Citando o sociólogo francês Edgar Morin, Caccia Bava afirmou que é possível que tenhamos que fazer frente ao imponderável, algo que ainda vai acontecer. Foto: Guilherme Santos/Sul21
Citando o sociólogo francês Edgar Morin, Caccia Bava afirmou que é possível que tenhamos que fazer frente ao imponderável, algo que ainda vai acontecer. (Foto: Guilherme Santos/Sul21)
“Antídoto para a crise é mais democracia e debate com a sociedade”
Um dos aspectos mais graves da crise atual, destacou Caccia Bava, é que, sob o pretexto do ajuste fiscal, direitos da população estão sendo violados.
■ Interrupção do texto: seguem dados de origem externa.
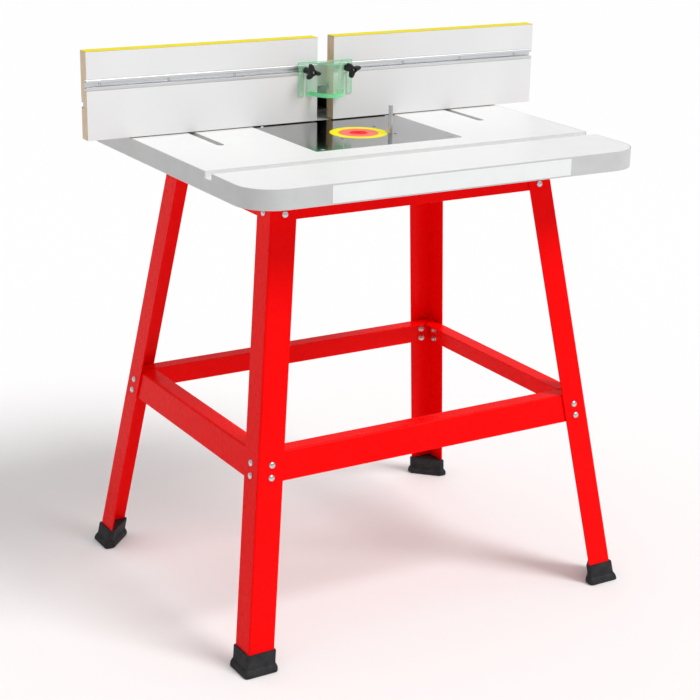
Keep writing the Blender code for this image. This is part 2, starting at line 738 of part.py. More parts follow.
def build_hood(carriage, materials):
    """Dust hood over the chip opening, with a round port at the back."""
    front = BRACKET_FRONT_Y + BRACKET_PLATE + FIT_GAP
    low = BRACKET_BOTTOM + BRACKET_BASE + FIT_GAP
    half = HOOD_HALF_WIDTH
    wall = HOOD_WALL
    hood = add_piece("dust_hood", box_mesh(
        "dust_hood", (-half, front, low), (half, HOOD_BACK_Y, HOOD_TOP)),
        materials["black_plastic"], parent=carriage)
    ears = add_cutter("hood_ears", box_mesh(
        "ears", (-half - HOOD_EAR, front, low), (half + HOOD_EAR, front + wall, HOOD_TOP)))
    port = add_cutter("hood_port", extrude_mesh(
        "port", circle(PORT_RADIUS, 32, (0, PORT_Z)), "Y", HOOD_BACK_Y - wall / 2, PORT_BACK_Y))
    cavity = add_cutter("hood_cavity", box_mesh(
        "cavity", (wall - half, front - OVERSHOOT, low - OVERSHOOT),
        (half - wall, HOOD_BACK_Y - wall, HOOD_TOP - wall)))
    bore = add_cutter("hood_bore", extrude_mesh(
        "bore", circle(PORT_RADIUS - wall, 32, (0, PORT_Z)), "Y",
        HOOD_BACK_Y - OVERSHOOT, PORT_BACK_Y + OVERSHOOT))
    shape_with(hood, ears, "UNION")
    shape_with(hood, port, "UNION")
    shape_with(hood, cavity)
    shape_with(hood, bore)


def build_clamps(carriage, materials):
    """Bolts and knobs that lock the fence to the top and the boards to the bracket."""
    base_top = BRACKET_BOTTOM + BRACKET_BASE
    head_low = TOP_HEIGHT - SLOT_LIP - CLAMP_HEAD_GAP - CLAMP_HEAD_THICKNESS
    clamp_bolt = bolt_mesh("clamp_bolt", CLAMP_HEAD, CLAMP_HEAD_THICKNESS, CLAMP_BOLT_RADIUS,
                           CLAMP_BOLT_TOP - head_low)
    clamp_knob = knob_mesh("clamp_knob", CLAMP_KNOB_TIP, CLAMP_KNOB_HEAD, CLAMP_KNOB_LENGTH,
                           CLAMP_BOLT_RADIUS + FIT_GAP)
    for side, sign in SIDES:
        place = (sign * SLOT_X, CLAMP_Y)
        add_piece("fence_clamp_bolt_" + side, clamp_bolt, materials["zinc_steel"], parent=carriage,
                  location=(*place, head_low))
        knob_on("fence_clamp_knob_" + side, clamp_knob, materials["knob_plastic"], carriage,
                (*place, base_top + FIT_GAP), (0, 0, sign * math.radians(CLAMP_KNOB_TURN)))

    back_y = FENCE_FRONT_Y + BOARD_THICKNESS
    head_front = back_y - BACK_TRACK_DEPTH + TRACK_WALL + BOARD_HEAD_GAP
    toward_back = (-math.pi / 2, 0, 0)
    board_bolt = bolt_mesh("board_bolt", BOLT_HEAD, BOLT_HEAD_THICKNESS, SMALL_BOLT_RADIUS,
                           BOARD_BOLT_LENGTH)
    board_knob = knob_mesh("board_knob", BOARD_KNOB_TIP, BOARD_KNOB_HEAD, BOARD_KNOB_LENGTH,
                           SMALL_BOLT_RADIUS + FIT_GAP)
    for name, x in board_bolt_places():
        add_piece("board_bolt_" + name, board_bolt, materials["zinc_steel"], parent=carriage,
                  location=(x, head_front, BACK_TRACK_Z), turn=toward_back)
        knob_on("board_knob_" + name, board_knob, materials["knob_plastic"], carriage,
                (x, BRACKET_FRONT_Y + BRACKET_PLATE + FIT_GAP, BACK_TRACK_Z), toward_back)


def guard_outline(half_width, visor_half, depth, back_y, front_y):
    """Plan of the guard: straight flanges with an elliptic visor between them."""
    points = [(half_width, back_y), (half_width, front_y)]
    for step in range(17):
        turn = math.pi * step / 16
        points.append((visor_half * math.cos(turn), front_y - depth * math.sin(turn)))
    points += [(-half_width, front_y), (-half_width, back_y)]
    return points


def build_guard(carriage, materials):
    """Clear guard in front of the gap, with its bolts in the front T-tracks and its knobs."""
    slider = add_axis("guard_slider", (GUARD_X, 0, 0), carriage)
    back_y = FENCE_FRONT_Y - FIT_GAP
    front_y = back_y - GUARD_FLANGE
    outline = guard_outline(GUARD_HALF_WIDTH, VISOR_HALF_WIDTH, VISOR_DEPTH, back_y, front_y)
    guard = add_piece("bit_guard", extrude_mesh("bit_guard", outline, "Z", GUARD_BOTTOM, GUARD_TOP),
                      materials["clear_green"], parent=slider)
    inner_half = VISOR_HALF_WIDTH - GUARD_WALL
    hollow = [(inner_half, back_y + OVERSHOOT), (inner_half, front_y)]
    hollow += [(inner_half * math.cos(math.pi * step / 16),
                front_y - (VISOR_DEPTH - GUARD_WALL) * math.sin(math.pi * step / 16))
               for step in range(1, 16)]
    hollow += [(-inner_half, front_y), (-inner_half, back_y + OVERSHOOT)]
    cutter = add_cutter("visor_cutter", extrude_mesh(
        "visor_hollow", hollow, "Z", GUARD_BOTTOM - OVERSHOOT, GUARD_TOP - GUARD_WALL))
    cutter.parent = slider
    shape_with(guard, cutter)

    radius = GUARD_SLOT_WIDTH / 2
    slot_top = FRONT_TRACK_Z + GUARD_SLOT_RISE
    bolt = bolt_mesh("guard_bolt", BOLT_HEAD, BOLT_HEAD_THICKNESS, SMALL_BOLT_RADIUS,
                     GUARD_BOLT_LENGTH)
    knob = knob_mesh("guard_knob", GUARD_KNOB_TIP, GUARD_KNOB_HEAD, GUARD_KNOB_LENGTH,
                     SMALL_BOLT_RADIUS + FIT_GAP)
    head_back = FENCE_FRONT_Y + FRONT_TRACK_DEPTH - TRACK_WALL - GUARD_HEAD_GAP
    toward_front = math.pi / 2
    for side, sign in SIDES:
        x = sign * GUARD_BOLT_X
        slot = [(x - radius, GUARD_BOTTOM - OVERSHOOT), (x + radius, GUARD_BOTTOM - OVERSHOOT)]
        slot += [(x + radius * math.cos(math.pi * step / 8), slot_top + radius * math.sin(math.pi * step / 8))
                 for step in range(9)]
        slot_cutter = add_cutter(side + "_guard_slot", extrude_mesh(
            "guard_slot", slot, "Y", front_y - OVERSHOOT, back_y + OVERSHOOT))
        slot_cutter.parent = slider
        shape_with(guard, slot_cutter)
        add_piece("guard_bolt_" + side, bolt, materials["zinc_steel"], parent=slider,
                  location=(x, head_back, FRONT_TRACK_Z), turn=(toward_front, 0, 0))
        turn = Matrix.Rotation(toward_front, 3, "X") @ Matrix.Rotation(math.radians(sign * GUARD_KNOB_TURN), 3, "Z")
        knob_on("guard_knob_" + side, knob, materials["knob_plastic"], slider,
                (x, front_y - FIT_GAP, FRONT_TRACK_Z), turn.to_euler())


def build_fence(materials):
    """Everything that slides with the fence."""
    carriage = add_axis("fence_carriage")
    build_bracket(carriage, materials)
    build_hood(carriage, materials)
    for side, sign in SIDES:
        build_fence_board(side, sign, add_axis(side + "_board_slider", parent=carriage), materials)
    build_clamps(carriage, materials)
    build_guard(carriage, materials)


def build_table():
    """Build the whole router table."""
    clear_scene()
    materials = {name: make_material(name) for name in MATERIALS}
    build_top(materials)
    build_plate(materials)
    build_inserts(materials)
    build_pin(materials)
    build_legs_and_feet(materials)
    build_rails(materials)
    build_fence(materials)


build_table()
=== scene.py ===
"""Looks of a free-standing router table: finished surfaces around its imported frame, studio and camera."""
import math

import bmesh
import bpy
from mathutils import Matrix, Vector


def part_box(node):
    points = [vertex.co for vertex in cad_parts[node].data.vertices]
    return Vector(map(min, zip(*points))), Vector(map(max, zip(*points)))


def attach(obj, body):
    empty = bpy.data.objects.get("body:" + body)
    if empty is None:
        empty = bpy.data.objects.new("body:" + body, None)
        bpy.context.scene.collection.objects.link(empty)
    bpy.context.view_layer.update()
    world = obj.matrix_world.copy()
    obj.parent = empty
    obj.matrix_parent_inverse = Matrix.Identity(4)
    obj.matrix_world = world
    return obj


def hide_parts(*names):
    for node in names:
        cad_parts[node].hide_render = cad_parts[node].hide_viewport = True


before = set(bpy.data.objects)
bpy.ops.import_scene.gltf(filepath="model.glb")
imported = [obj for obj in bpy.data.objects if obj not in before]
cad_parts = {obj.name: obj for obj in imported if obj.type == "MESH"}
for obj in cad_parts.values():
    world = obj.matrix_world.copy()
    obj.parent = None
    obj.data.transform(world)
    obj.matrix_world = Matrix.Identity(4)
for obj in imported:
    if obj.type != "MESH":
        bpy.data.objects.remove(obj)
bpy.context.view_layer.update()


# ------------------------------------------------------------------------- camera, floor and light
# The table stands on a pale studio floor. A broad soft light comes from the front, above and to
# the right. The white room lights it most from overhead, so the left sides stay in half shade.

CAMERA_PLACE = Vector((-1.64177, -2.73528, 1.50042))
CAMERA_AZIMUTH = math.radians(-32.708)
CAMERA_DOWN = math.radians(18.338)
CAMERA_ROLL = math.radians(1.597)
CAMERA_LENS = 89.541
CAMERA_SHIFT = -0.0786
WALL_LIGHT = 0.34
CEILING_LIGHT = 0.80
KEY_LIGHT = 1.80
KEY_TILT = math.radians(41)
KEY_TURN = math.radians(32)
KEY_SOFTNESS = math.radians(24)
FLOOR_REACH = 40
FLOOR_LEVEL = -0.0004
FLOOR_TONE = (0.93, 0.93, 0.93, 1)


def add_camera():
    """Camera at the table's front left, looking a little down."""
    ahead = Vector((-math.sin(CAMERA_AZIMUTH) * math.cos(CAMERA_DOWN),
                    math.cos(CAMERA_AZIMUTH) * math.cos(CAMERA_DOWN), -math.sin(CAMERA_DOWN)))
    level = Vector((math.cos(CAMERA_AZIMUTH), math.sin(CAMERA_AZIMUTH), 0))
    above = level.cross(ahead)
    right = math.cos(CAMERA_ROLL) * level + math.sin(CAMERA_ROLL) * above
    up = math.cos(CAMERA_ROLL) * above - math.sin(CAMERA_ROLL) * level
    lens = bpy.data.cameras.new("camera")
    lens.lens = CAMERA_LENS
    lens.sensor_width = 36
    lens.shift_x = CAMERA_SHIFT
    lens.clip_end = 200
    camera = bpy.data.objects.new("camera", lens)
    bpy.context.scene.collection.objects.link(camera)
    camera.matrix_world = Matrix.Translation(CAMERA_PLACE) @ Matrix((right, up, -ahead)).transposed().to_4x4()
    bpy.context.scene.camera = camera


def add_sky():
    """Room that lights the table most from its ceiling. To the camera it is plain white."""
    world = bpy.data.worlds.new("white_room")
    world.use_nodes = True
    nodes = world.node_tree.nodes
    links = world.node_tree.links
    place = nodes.new("ShaderNodeTexCoord")
    split = nodes.new("ShaderNodeSeparateXYZ")
    climb = nodes.new("ShaderNodeMapRange")
    climb.inputs["To Min"].default_value = WALL_LIGHT
    climb.inputs["To Max"].default_value = CEILING_LIGHT
    links.new(place.outputs["Generated"], split.inputs["Vector"])
    links.new(split.outputs["Z"], climb.inputs["Value"])
    path = nodes.new("ShaderNodeLightPath")
    brighter = nodes.new("ShaderNodeMath")
    brighter.operation = "MAXIMUM"
    links.new(climb.outputs["Result"], brighter.inputs[0])
    links.new(path.outputs["Is Camera Ray"], brighter.inputs[1])
    links.new(brighter.outputs["Value"], nodes["Background"].inputs["Strength"])
    nodes["Background"].inputs["Color"].default_value = (1, 1, 1, 1)
    bpy.context.scene.world = world


def add_key_light():
    """Broad soft light from the front, to the right and above."""
    light = bpy.data.lights.new("key_light", "SUN")
    light.energy = KEY_LIGHT
    light.angle = KEY_SOFTNESS
    lamp = bpy.data.objects.new("key_light", light)
    bpy.context.scene.collection.objects.link(lamp)
    lamp.rotation_euler = (KEY_TILT, 0, KEY_TURN)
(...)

Só na área da Saúde, exemplificou, temos R$ 12,9 bilhões em recursos contingenciados pelo ajuste fiscal. “A atual política econômica vai aprofundar a recessão e podemos chegar a um desemprego na casa dos 14% em 2016. Além do desemprego, vivemos um processo de polarização social crescente, com a proliferação de ideias conservadoras e reacionárias como a de fazer justiça com as próprias mãos”.
O antídoto para esse quadro, defendeu, é mais democracia e o aprofundamento do debate na sociedade sobre o que está acontecendo no país, quais os agentes que estão atuando e construindo as narrativas da crise. “Estamos vivendo o fim de um ciclo, mas há um fato positivo acontecendo, que é a formação de novas frentes de luta como a Frente Brasil Popular. No entanto, elas ainda não demonstraram capacidade de produzir uma narrativa adequada sobre a crise”. Citando o sociólogo francês Edgar Morin, Caccia Bava afirmou que é possível que tenhamos que fazer frente ao imponderável, algo que ainda vai acontecer. “Apesar de todos os problemas, há coisas novas e interessantes acontecendo, como o Syriza, na Grécia, o Podemos, na Espanha, e a guinada à esquerda do Partido Trabalhista inglês. Em São Paulo temos coisas interessantes acontecendo na periferia, mas ainda são muito moleculares. O que precisamos fazer agora é multiplicar por todo o país debates como este que estamos fazendo aqui no Sindicato dos Bancários”, defendeu.